From Sitecore 6.5, Sitecore is deprecating the old Lucene search method. This simply means that you can no longer use the current, built in Lucene search, but has to use a new built in Lucene search.
This is article 1 of 3 articles:
Part 1 – Configuring the index: Using the Sitecore open source AdvancedDatabaseCrawler Lucene indexer
Part 2 – Simple search: Get latest news using Sitecore AdvancedDatabaseCrawler Lucene index
Part 3 – Multivalue search: Get items based on Metadata using Sitecore AdvancedDatabaseCrawler Lucene index
There are many good reasons to use the new way of indexing, but it also requires you to redo some of your previous work.
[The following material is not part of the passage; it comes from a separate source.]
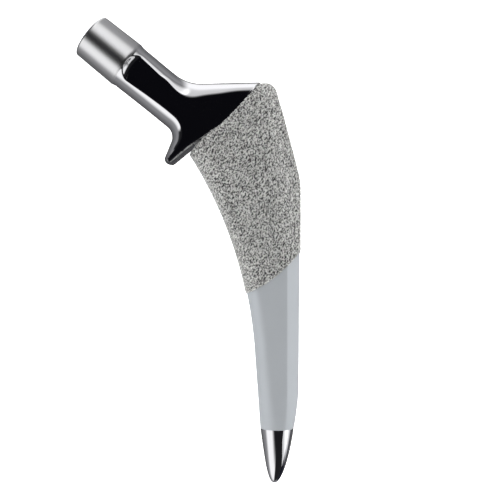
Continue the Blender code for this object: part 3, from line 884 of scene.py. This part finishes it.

The old way of indexing was easy to setup and easy to use. The new way is more complex because it lets you do more advanced stuff.
That’s why Alex Shyba wrote an open source module that makes the searching and indexing easier: The Advanced Database Crawler. You can find the module here:
http://trac.sitecore.net/AdvancedDatabaseCrawler/browser/Branches/v2/
I have always felt that open source modules are the best way of implementing other developers unsolvable bugs. But I have tried this module, and it works.
I will now show you how to set up the module, and in 2 later posts, I will show you how to perform the 2 basic tasks that you do with an index: How to get the latest news, and how to get all items with a certain set of metadata categories.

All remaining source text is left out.